After 20 years, Falconi still cherishes her brother’s legacy in a way that has influenced her own practice: “Miguel taught me how to understand IP law, interpret regulations and norms and be successful in litigation. He was a very bright guy. I am very proud to have had him not only as a brother, but as a boss and a mentor.”

Today, Falconi Puig Abogados, traditionally known as a corporate law firm, has developed a notable IP department. Falconi works on a range on IP issues with support from her team, comprising fellow partners and junior associates. Her main areas of expertise are patent, trade mark, design and regulatory law.

Changes in IP landscape

In over 25 years in practice, Falconi remains amazed by how things have changed. To better her practice, Falconi likes to stay abreast of issues in global IP: “Although I’m very conscious that Ecuador is not a huge country, the strategy of multinationals is very important for me to understand - where they are, where they want to be and where their competitors are.”

Since the signing of the TRIPs Agreement in Ecuador, Falconi says that she has witnessed the gradual fortification of trade mark law through a “chain of reforms” including those related to community regulations, the Paris and Berne conventions.

Mostly recently, the Organic Code of Social Economic Knowledge, Creativity and Innovation – also known as the Code of Knowledge or Código Ingenios – was introduced in November 2016 to simplify IP law in Ecuador.
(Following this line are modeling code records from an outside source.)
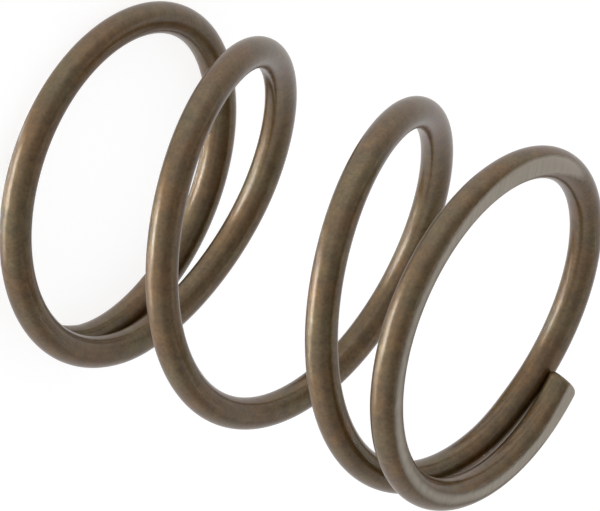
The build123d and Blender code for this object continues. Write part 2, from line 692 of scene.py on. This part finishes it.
@dataclass
class SpringCoil:
    """The coiled wire with its two ground ends, as one closed surface.

    Attributes:
        route: Centre line that the wire follows.
        drawn: Finish of the wire's skin.
        ground: Finish of the ground faces and of the painted sheen past them.
        tip_round: Radius left on the rim of each sheared tip.
        stub: How far the full wire goes on past the centre line's end, before that rim starts.
        rim_steps: Sections round the rim.
        flat_steps: Rings from the rim to the middle of the sheared face.
        rings: Sections along the wire between its two tips.
        face_columns: Steps across each zone of the section that grinding can reach.
        side_columns: Steps round each side of the section between those zones.
        least_zone: Least half angle of such a zone, in degrees.
        blend: Distance over which a ground face's corner is eased.
        slant: Degrees by which the sheared end of a tip is off square.
        slant_way: Degrees up from outwards to the side of the tip that the slant leaves short.
        outer_sheen_share: Share by which the painted sheen is deeper on the outer side of the wire.
        crease: Degrees between two faces from which their edge is shown sharp.
    """

    route: WireRoute
    drawn: DrawnFinish = DrawnFinish()
    ground: GroundAndSheenFinish = GroundAndSheenFinish()
    tip_round: float = 0.18 * MM
    stub: float = 0.052 * MM
    rim_steps: int = 8
    flat_steps: int = 6
    rings: int = 1290
    face_columns: int = 12
    side_columns: int = 24
    least_zone: float = 6.0
    blend: float = 0.03 * MM
    slant: float = 15.0
    slant_way: float = 60.0
    outer_sheen_share: float = 0.7
    crease: float = 20.0

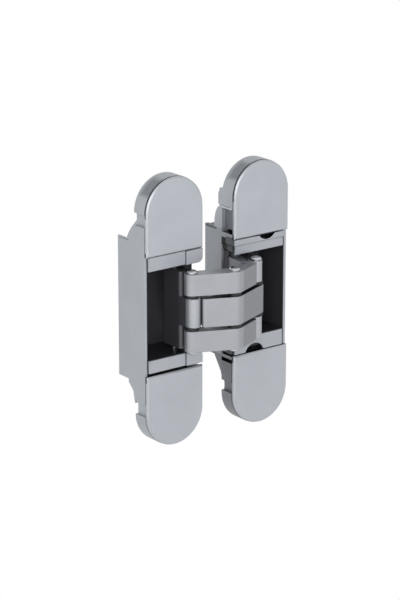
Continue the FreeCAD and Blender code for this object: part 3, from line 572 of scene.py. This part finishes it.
def shownWhite(tree, seen, lit):
    # white where the camera, a reflection or glass looks, the lit shader for everything else
    path = addNode(tree, "ShaderNodeLightPath")
    direct = addNode(tree, "ShaderNodeMath", {"operation": "MAXIMUM"},
                     {0: path.outputs["Is Camera Ray"], 1: path.outputs["Is Glossy Ray"]})
    shown = addNode(tree, "ShaderNodeMath", {"operation": "MAXIMUM"},
                    {0: direct.outputs[0], 1: path.outputs["Is Transmission Ray"]})
    return addNode(tree, "ShaderNodeMixShader", links={0: shown.outputs[0], 1: lit, 2: seen})


room = {
    "shown": "#ffffff",  # background as the camera and reflections see it
    "light": "#ccd0d4", "strength": 0.2,  # light that it gives
    "floor": "#e9e9ea", "floorDrop": 60 * mm, "floorSize": 6.0,
}


def addRoom():
    world = bpy.data.worlds.new("studio")
    bpy.context.scene.world = world
    world.use_nodes = True
    tree = world.node_tree
    tree.nodes.clear()
    lit = addNode(tree, "ShaderNodeBackground",
                  {"Color": linear(room["light"]), "Strength": room["strength"]})
    seen = addNode(tree, "ShaderNodeBackground", {"Color": linear(room["shown"]), "Strength": 1.0})
    mixed = shownWhite(tree, seen.outputs[0], lit.outputs[0])
    addNode(tree, "ShaderNodeOutputWorld", links={"Surface": mixed.outputs[0]})

    low = cadBox[0].z - room["floorDrop"]
    half = room["floorSize"] / 2
    mesh = bpy.data.meshes.new("floor")
    mesh.from_pydata([(-half, -half, low), (half, -half, low), (half, half, low), (-half, half, low)],
                     [], [(0, 1, 2, 3)])
    floor = bpy.data.objects.new("floor", mesh)
    bpy.context.scene.collection.objects.link(floor)
    material, tree, place = newMaterial("paleFloor")
    paper = addNode(tree, "ShaderNodeBsdfDiffuse", {"Color": linear(room["floor"])})
    glow = addNode(tree, "ShaderNodeEmission", {"Color": linear(room["shown"]), "Strength": 1.0})
    finishMaterial(tree, shownWhite(tree, glow.outputs[0], paper.outputs[0]))
    mesh.materials.append(material)
    print("set up the studio")


bpy.context.scene.view_settings.view_transform = "Standard"
dressNodes()
for side in casting["centres"]:
    recast(side)
addCamera()
addLamps()
addRoom()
While the Código Ingenios has introduced changes that will influence copyright law, collective rights societies and the burden of proof in counterfeit cases, Falconi does not predict that the Ecuadorian landscape will change too drastically. However she says that the new laws indicate “that the IP rights in the constitution are well recognised” and “a step towards innovation in our country". She continues: “This is nice because we have a solid court of law that establishes and recognises IP rights.”

New challenges

Last year, Falconi took on a brand new challenge, moving to Paris to support her husband who had been appointed as the Ecuadorian ambassador at UNESCO. She did this all while remaining an active partner at the firm.

Speaking on the move, Falconi says: “It hasn’t been easy, but it has been fun!” She adds: “It was a difficult decision to move from Ecuador and leave my family behind, but when it came to my profession, I was always determined to work out of office.” Falconi says she has not felt any negative impacts of working abroad: “Technology helps a lot. If it were 20 years ago, I would not be in the same scenario.”

Falconi says that Paris has given her several opportunities including admission into the French society of patent and trade mark lawyers, APRAM, and the opportunity to study French, a language she has always loved. 

To those who are considering a similar adventure or breaking new ground in their career, Falconi says: “Take opportunity as it comes, life is too short and it’s perfectly doable.” Though “sometimes changes bring us a sense of insecurity”, Falconi urges women to rise to step up and out of their comfort zones: “Women are a very important part of society right now. I see them being more active and having leading roles every day, both in the industry and law firms.”